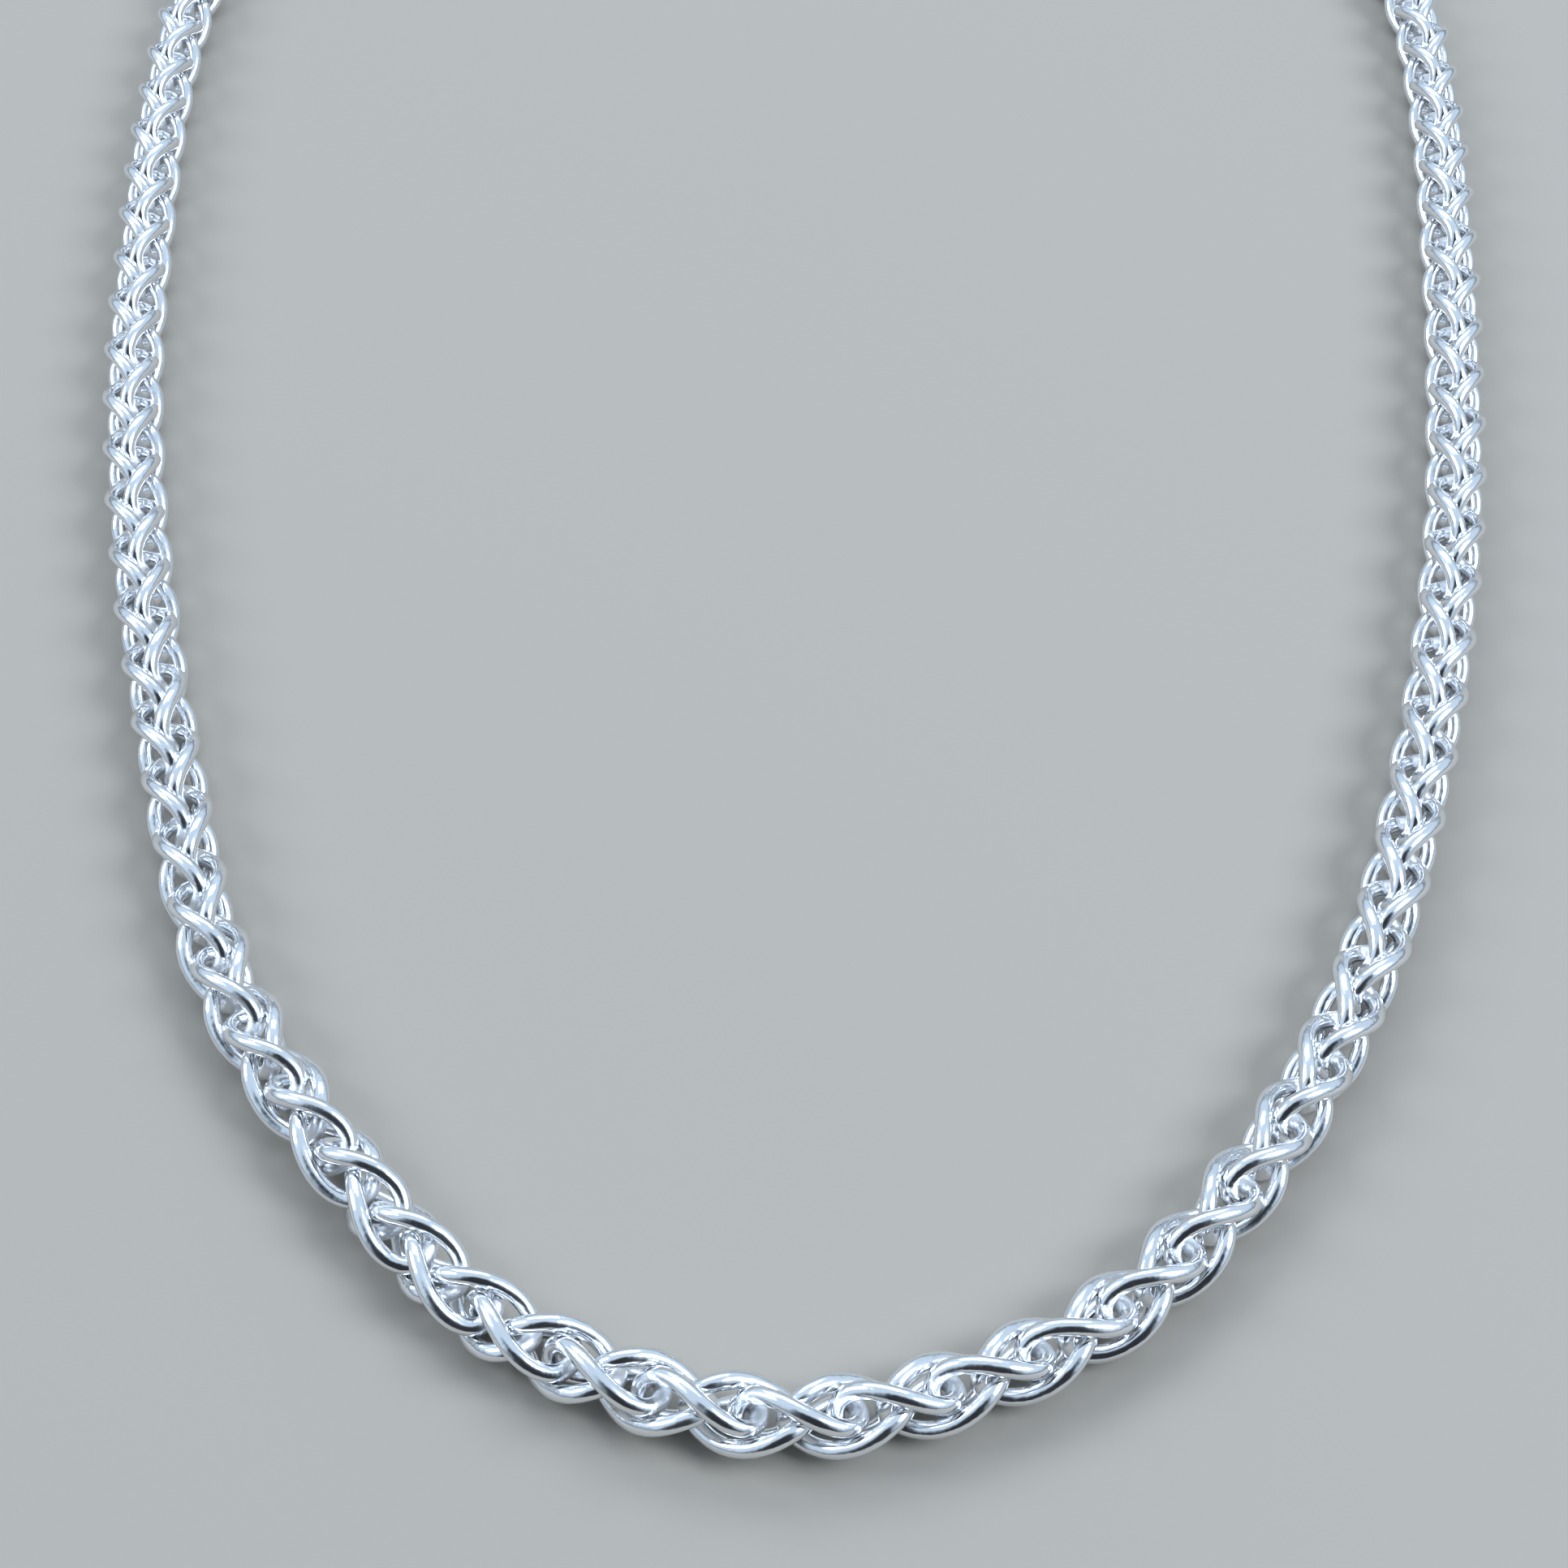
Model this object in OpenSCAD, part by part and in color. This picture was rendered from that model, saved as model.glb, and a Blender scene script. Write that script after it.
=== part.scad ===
// Wheat chain necklace in polished silver, lying on a table as one closed loop.
// Millimetres, +Z up. The origin is the middle of the loop at table height.
// The front of the loop points to -Y and its clasp lies at +Y.

/* [Chain] */
// outer width of the chain, corner to corner
chain_w = 4.6; // [4.5:0.05:4.7]
// thickness of the round wire that the links are made of
wire_d = 1; // [0.9:0.02:1]
// distance between two links of the same row
link_pitch = 5.4; // [5.3:0.05:5.6]
// play between a link's end and the next link that it holds
link_play = 0.3; // [0.25:0.05:0.35]
// links in each half of the chain
half_links = 81; // [61:2:81]

/* [Clasp and end rings] */
// middle diameter of an end ring
ring_d = 4; // [3.8:0.1:4.4]
// thickness of an end ring's wire
ring_wire = 0.9; // [0.8:0.05:1]
// length of the clasp from the end of its hook to the middle of its eye
clasp_reach = 10.2; // [9.8:0.1:10.8]
// thickness of the clasp's hook
hook_wire = 1.5; // [1.3:0.1:1.6]
// distance between the middles of the hook's two sides
hook_w = 3.6; // [3.4:0.1:3.8]
// diameter of the clasp's body where the hook leaves it
body_d = 4.1; // [3.8:0.1:4.2]

/* [Hidden] */
silver = [0.86, 0.87, 0.88];
// clear gap left between pieces that hook into each other
fit_gap = 0.2;

// The way that the chain's middle line takes on the table,
// from above, starting at the clasp and going round by the left arm
route = [
    [0, 85.25], [-14, 84.75], [-28.5, 81], [-41.5, 73], [-50.5, 61],
    [-53.25, 45], [-53.25, 29], [-52, 13], [-50.25, -3], [-47, -20],
    [-42.25, -38], [-36, -56.5], [-26.25, -71], [-15.75, -81], [-1, -85.75],
    [14.5, -81], [25.25, -71], [34.25, -56.5], [41, -38], [45.75, -20],
    [48.75, -3], [51, 13], [52.75, 29.5], [53.25, 45], [50.5, 61],
    [41.5, 73], [28.5, 81], [14, 84.75]
];
// short steps that each stretch between two route points is cut into
route_steps = 12;

// how far the links are turned about the middle line
// columns: share of the loop's length, angle in degrees
turn = [
    [0, 90], [0.1, 98], [0.335, 98], [0.41, 60], [0.438, 14], [0.465, -4],
    [0.485, -32], [0.53, -36], [0.56, -25], [0.6, 4], [0.9, 4], [1, 0]
];

// One link: an oval of wire, twisted about its length
// half of its outline, from its end to its middle
// columns: share of the half length, share of the half width
link_shape = [[1, 0.2], [0.64, 0.88], [0, 1]];
// angle that the link is twisted by between its middle and each end
link_twist = 60;
// angle of the strands at the middle of a link, for each of the two rows
row_angle = [135, 45];
// way that each row is twisted
row_hand = [1, -1];
// flat sides of the wire, their turn, and the size that keeps the wire's section
wire_sides = 5;
wire_turn = 36;
wire_r = 0.55*wire_d;
// length between the middles of the wire at the link's two ends
link_l = link_pitch + wire_d + link_play;
// radius of the wire's middle at the middle of the link
link_r = (chain_w - wire_d)/2;

// The clasp, along its own line: the eye to +X and the hook to -X
eye_wire = 0.9;
eye_r = 1.35;
eye_x = clasp_reach/2;
hook_r = hook_w/2;
// middle of the hook's bend
bend_x = -clasp_reach/2 + hook_r + hook_wire/2;
// where the hook's sides meet the body, and where the body ends at its neck
body_x = eye_x - 4;
neck_x = eye_x - eye_r;
neck_d = 1.8;
// heights of the middles of the clasp and the rings above the table
clasp_z = body_d/2;
ring_z = (ring_d + ring_wire)/2;

// Points of one link about its own middle, turned by an angle at its
// middle and by a further angle towards its ends
function unit(v) = v/norm(v);
link_half = [
    for (p = link_shape) p,
    for (i = [len(link_shape) - 2:-1:0]) [-link_shape[i].x, link_shape[i].y]
];
// the whole outline: along one strand, and back along the other
link_outline = [
    for (p = link_half) p,
    for (p = link_half) -p
];
link_sections = len(link_outline);
function strand_angle(row, x, angle, further) =
    row_angle[row] + row_hand[row]*link_twist*x + angle + further*x;
function strand_point(row, i, angle, further) =
    let (p = link_outline[i % link_sections], a = strand_angle(row, p.x, angle, further))
    [p.x*link_l/2, p.y*link_r*cos(a), p.y*link_r*sin(a)];
function link_points(row, angle, further) = [
    for (i = [0:link_sections - 1])
        let (
            middle = strand_point(row, i, angle, further),
            before = strand_point(row, i + link_sections - 1, angle, further),
            after = strand_point(row, i + 1, angle, further),
            a = strand_angle(row, link_outline[i].x, angle, further),
            along = unit(after - before),
            sheet = [0, -sin(a), cos(a)],
            across = unit(sheet - (sheet*along)*along),
            out = cross(along, across)
        )
        for (j = [0:wire_sides - 1])
            let (b = wire_turn + j*360/wire_sides)
            middle + wire_r*(cos(b)*out + sin(b)*across)
];
// height of the middle line that lets the lower of the two rows touch the table
function chain_z(angle) = -min([for (row = [0, 1], p = link_points(row, angle, 0)) p.z]);
chain_lift = [for (angle = [-45:5:100]) [angle, chain_z(angle)]];

// The closed curve through the route's points
function bend(a, b, c, d, t) =
    b + (c - a)*t/2 + (a - 2.5*b + 2*c - 0.5*d)*t*t + (1.5*b - 1.5*c + 0.5*d - 0.5*a)*t*t*t;
function route_point(i) = route[(i + len(route)) % len(route)];
curve = [
    for (i = [0:len(route)], j = [0:route_steps - 1])
        if (i < len(route) || j == 0)
            bend(route_point(i - 1), route_point(i), route_point(i + 1), route_point(i + 2), j/route_steps)
];
// length along the curve at each of its points
curve_s = [
    for (i = 0, s = 0; i < len(curve); s = s + norm(curve[min(i + 1, len(curve) - 1)] - curve[i]), i = i + 1) s
];

// Places along the loop, counted in millimetres from the clasp's middle
// where each ring crosses the clasp
eye_s = eye_x + eye_r - eye_wire/2 - fit_gap - ring_wire/2;
hook_s = bend_x - hook_r + hook_wire/2 + fit_gap + ring_wire/2;
// half the ring's width at the height of the clasp and of the links
ring_at_clasp = sqrt(pow(ring_d/2, 2) - pow(ring_z - clasp_z, 2));
ring_at_link = sqrt(pow(ring_d/2, 2) - pow(ring_z - chain_z(0), 2));
// from a ring's wire to the middle of the link that it holds
link_reach = link_l/2 - wire_r - fit_gap - ring_wire/2;
left_ring_s = eye_s + ring_at_clasp;
right_ring_s = hook_s - ring_at_clasp;
first_s = left_ring_s + ring_at_link + link_reach;
last_s = right_ring_s - ring_at_link - link_reach;
// the loop is as long as its links, rings and clasp need
loop_length = (2*half_links - 1)*link_pitch/2 + first_s - last_s;
loop_scale = loop_length/curve_s[len(curve_s) - 1];
loop_x = [for (i = [0:len(curve) - 1]) [loop_scale*curve_s[i], loop_scale*curve[i].x]];
loop_y = [for (i = [0:len(curve) - 1]) [loop_scale*curve_s[i], loop_scale*curve[i].y]];

function wrap(s) = s - loop_length*floor(s/loop_length);
function spot(s) = [lookup(wrap(s), loop_x), lookup(wrap(s), loop_y)];
// direction from one place on the loop to another
function heading(from, to) = let (d = spot(to) - spot(from)) d/norm(d);
function turn_at(s) = lookup(wrap(s)/loop_length, turn);

// Triangles of one link's wire, two for each flat of each section
function wire_index(i, j) = (i % link_sections)*wire_sides + j % wire_sides;
link_faces = [
    for (i = [0:link_sections - 1], j = [0:wire_sides - 1])
        for (f = [
            [wire_index(i, j), wire_index(i + 1, j + 1), wire_index(i + 1, j)],
            [wire_index(i, j), wire_index(i, j + 1), wire_index(i + 1, j + 1)]
        ]) f
];
link_corners = link_sections*wire_sides;

// All links in their places, each bent along the loop where it lies
function link_in_place(k) =
    let (
        s = first_s + k*link_pitch/2,
        further = (turn_at(s + link_l/2) - turn_at(s - link_l/2))/2
    )
    [
        for (p = link_points(k % 2, turn_at(s), further))
            let (
                middle = spot(s + p.x),
                ahead = heading(s + p.x - link_pitch/4, s + p.x + link_pitch/4),
                lift = lookup(turn_at(s + p.x), chain_lift)
            )
            [middle.x - p.y*ahead.y, middle.y + p.y*ahead.x, p.z + lift]
    ];
links = [for (k = [0:2*half_links - 1]) link_in_place(k)];
lowest = min([for (link = links, p = link) p.z]);

// A stretch of the chain: two rows of links, each holding the next two
module chain_links(first, last) {
    points = [
        for (k = [first:last], p = links[k])
            p - [0, 0, lowest]
    ];
    faces = [
        for (k = [0:last - first], f = link_faces)
            [for (corner = f) corner + k*link_corners]
    ];
    color(silver) polyhedron(points, faces, convexity = 10);
}

module chain_left_half() {
    chain_links(0, half_links - 1);
}

module chain_right_half() {
    chain_links(half_links, 2*half_links - 1);
}

// What lies between two places on the loop is turned to face along it
module along_loop(from, to) {
    ahead = heading(from, to);
    middle = (spot(from) + spot(to))/2;
    translate([middle.x, middle.y, 0])
        rotate([0, 0, atan2(ahead.y, ahead.x)])
            children();
}

// a round wire ring standing on the table, in line with the chain
module end_ring() {
    color(silver)
        translate([0, 0, ring_z])
            rotate([90, 0, 0])
                rotate_extrude($fn = 48)
                    translate([ring_d/2, 0])
                        circle(d = ring_wire, $fn = 24);
}

module end_ring_left() {
    along_loop(left_ring_s - ring_d/2, left_ring_s + ring_d/2) end_ring();
}

module end_ring_right() {
    along_loop(right_ring_s - ring_d/2, right_ring_s + ring_d/2) end_ring();
}

// the clasp is one plain piece: a hook closed on its body, and an eye behind it
module hook_side(y) {
    translate([bend_x, y, 0])
        rotate([0, 90, 0])
            cylinder(d = hook_wire, h = body_x - bend_x, $fn = 32);
}

module clasp_shape() {
    // bend of the hook
    translate([bend_x, 0, 0])
        rotate([0, 0, 90])
            rotate_extrude(angle = 180, $fn = 64)
                translate([hook_r, 0])
                    circle(d = hook_wire, $fn = 32);
    hook_side(hook_r);
    hook_side(-hook_r);
    // body, narrowing to its neck
    translate([body_x, 0, 0])
        sphere(d = body_d, $fn = 48);
    translate([body_x, 0, 0])
        rotate([0, 90, 0])
            cylinder(d1 = body_d, d2 = neck_d, h = neck_x - body_x, $fn = 48);
    // eye
    translate([eye_x, 0, 0])
        rotate_extrude($fn = 48)
            translate([eye_r, 0])
                circle(d = eye_wire, $fn = 24);
}

module clasp() {
    color(silver)
        along_loop(hook_s, eye_s)
            translate([-(hook_s + eye_s)/2, 0, clasp_z])
                clasp_shape();
}

chain_left_half();
chain_right_half();
end_ring_left();
end_ring_right();
clasp();
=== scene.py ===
"""A wheat chain necklace of polished silver, closed and lying flat on a pale table."""
import bpy
import math
import numpy as np
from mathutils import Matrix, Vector


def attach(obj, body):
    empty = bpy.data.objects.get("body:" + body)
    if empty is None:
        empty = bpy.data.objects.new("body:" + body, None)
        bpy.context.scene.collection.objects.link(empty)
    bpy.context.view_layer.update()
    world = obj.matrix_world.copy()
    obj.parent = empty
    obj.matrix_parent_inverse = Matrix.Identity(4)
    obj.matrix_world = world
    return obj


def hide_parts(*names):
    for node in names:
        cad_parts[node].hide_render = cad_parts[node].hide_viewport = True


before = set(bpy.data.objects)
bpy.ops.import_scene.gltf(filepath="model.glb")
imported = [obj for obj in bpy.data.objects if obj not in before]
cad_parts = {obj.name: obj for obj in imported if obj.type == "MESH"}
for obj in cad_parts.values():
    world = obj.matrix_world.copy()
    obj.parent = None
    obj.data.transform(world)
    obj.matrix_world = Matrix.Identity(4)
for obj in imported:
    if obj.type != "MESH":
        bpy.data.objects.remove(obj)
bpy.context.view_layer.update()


# The loop that the chain lies in: from the clasp round by the left arm, along
# the front to the right arm, and back. Its points are the CAD part's own, in
# metres, and so is the table of how far the links are turned about it.
route = np.array([
    [0, 0.08525], [-0.014, 0.08475], [-0.0285, 0.081], [-0.0415, 0.073],
    [-0.0505, 0.061], [-0.05325, 0.045], [-0.05325, 0.029], [-0.052, 0.013],
    [-0.05025, -0.003], [-0.047, -0.02], [-0.04225, -0.038], [-0.036, -0.0565],
    [-0.02625, -0.071], [-0.01575, -0.081], [-0.001, -0.08575], [0.0145, -0.081],
    [0.02525, -0.071], [0.03425, -0.0565], [0.041, -0.038], [0.04575, -0.02],
    [0.04875, -0.003], [0.051, 0.013], [0.05275, 0.0295], [0.05325, 0.045],
    [0.0505, 0.061], [0.0415, 0.073], [0.0285, 0.081], [0.014, 0.08475],
])
loop_length = 0.45514
turn_places = [0, 0.1, 0.335, 0.41, 0.438, 0.465, 0.485, 0.53, 0.56, 0.6, 0.9, 1]
turn_degrees = [90, 98, 98, 60, 14, -4, -32, -36, -25, 4, 4, 0]


def closed_curve(points, steps=24):
    """A smooth closed curve through the points, and the length along it at each of its places."""
    before, after, beyond = (np.roll(points, shift, axis=0) for shift in (1, -1, -2))
    t = np.linspace(0, 1, steps, endpoint=False)[:, None, None]
    places = (points + (after - before) * t / 2
              + (before - 2.5 * points + 2 * after - 0.5 * beyond) * t**2
              + (1.5 * points - 1.5 * after + 0.5 * beyond - 0.5 * before) * t**3)
    places = places.transpose(1, 0, 2).reshape(-1, 2)
    places = np.vstack([places, places[:1]])
    lengths = np.cumsum(np.linalg.norm(np.diff(places, axis=0), axis=1))
    return places, np.concatenate([[0], lengths])


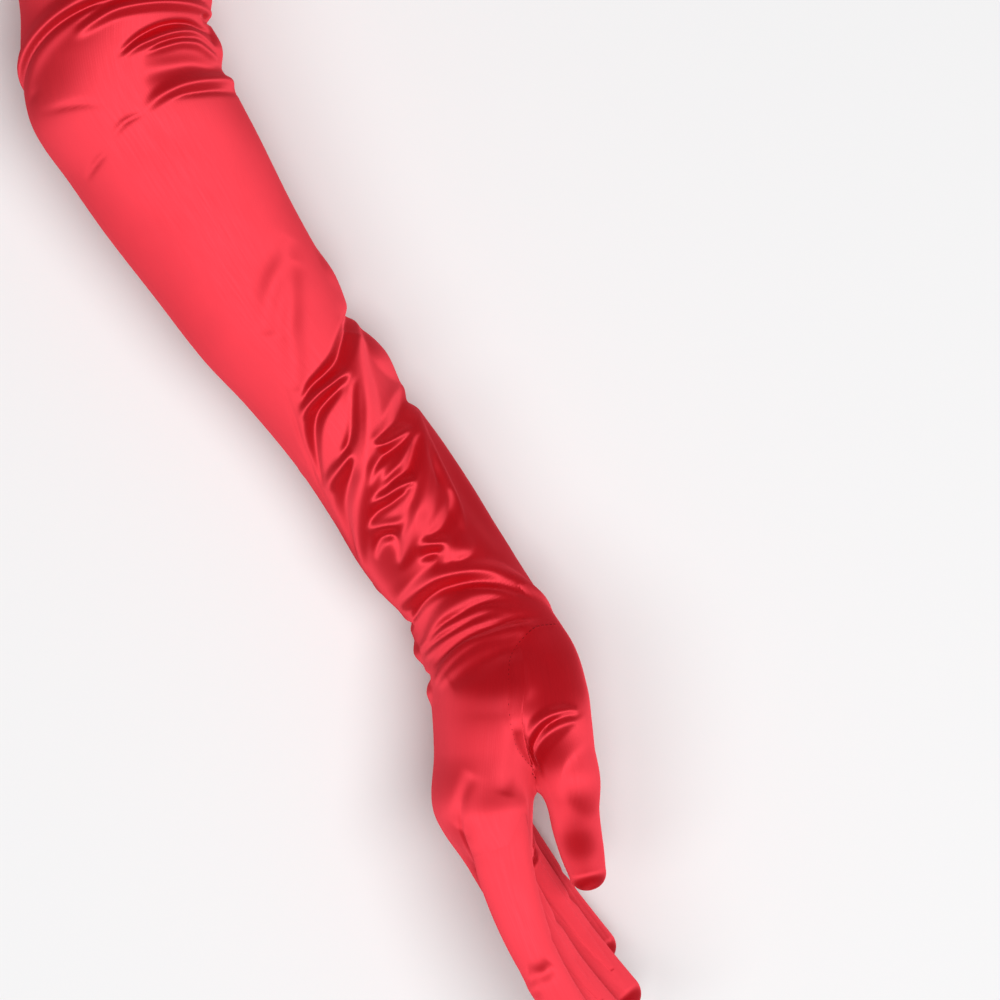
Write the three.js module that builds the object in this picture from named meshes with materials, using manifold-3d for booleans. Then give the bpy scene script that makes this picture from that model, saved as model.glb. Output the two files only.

- What needs to be done -
Look back at the data above. Transcribe exactly the lines starting at the line that contains "bend of the hook" and ending at the line that contains "bpy.data.objects.remove(obj)".

- Reply to the task -
    // bend of the hook
    translate([bend_x, 0, 0])
        rotate([0, 0, 90])
            rotate_extrude(angle = 180, $fn = 64)
                translate([hook_r, 0])
                    circle(d = hook_wire, $fn = 32);
    hook_side(hook_r);
    hook_side(-hook_r);
    // body, narrowing to its neck
    translate([body_x, 0, 0])
        sphere(d = body_d, $fn = 48);
    translate([body_x, 0, 0])
        rotate([0, 90, 0])
            cylinder(d1 = body_d, d2 = neck_d, h = neck_x - body_x, $fn = 48);
    // eye
    translate([eye_x, 0, 0])
        rotate_extrude($fn = 48)
            translate([eye_r, 0])
                circle(d = eye_wire, $fn = 24);
}

module clasp() {
    color(silver)
        along_loop(hook_s, eye_s)
            translate([-(hook_s + eye_s)/2, 0, clasp_z])
                clasp_shape();
}

chain_left_half();
chain_right_half();
end_ring_left();
end_ring_right();
clasp();
=== scene.py ===
"""A wheat chain necklace of polished silver, closed and lying flat on a pale table."""
import bpy
import math
import numpy as np
from mathutils import Matrix, Vector


def attach(obj, body):
    empty = bpy.data.objects.get("body:" + body)
    if empty is None:
        empty = bpy.data.objects.new("body:" + body, None)
        bpy.context.scene.collection.objects.link(empty)
    bpy.context.view_layer.update()
    world = obj.matrix_world.copy()
    obj.parent = empty
    obj.matrix_parent_inverse = Matrix.Identity(4)
    obj.matrix_world = world
    return obj


def hide_parts(*names):
    for node in names:
        cad_parts[node].hide_render = cad_parts[node].hide_viewport = True


before = set(bpy.data.objects)
bpy.ops.import_scene.gltf(filepath="model.glb")
imported = [obj for obj in bpy.data.objects if obj not in before]
cad_parts = {obj.name: obj for obj in imported if obj.type == "MESH"}
for obj in cad_parts.values():
    world = obj.matrix_world.copy()
    obj.parent = None
    obj.data.transform(world)
    obj.matrix_world = Matrix.Identity(4)
for obj in imported:
    if obj.type != "MESH":
        bpy.data.objects.remove(obj)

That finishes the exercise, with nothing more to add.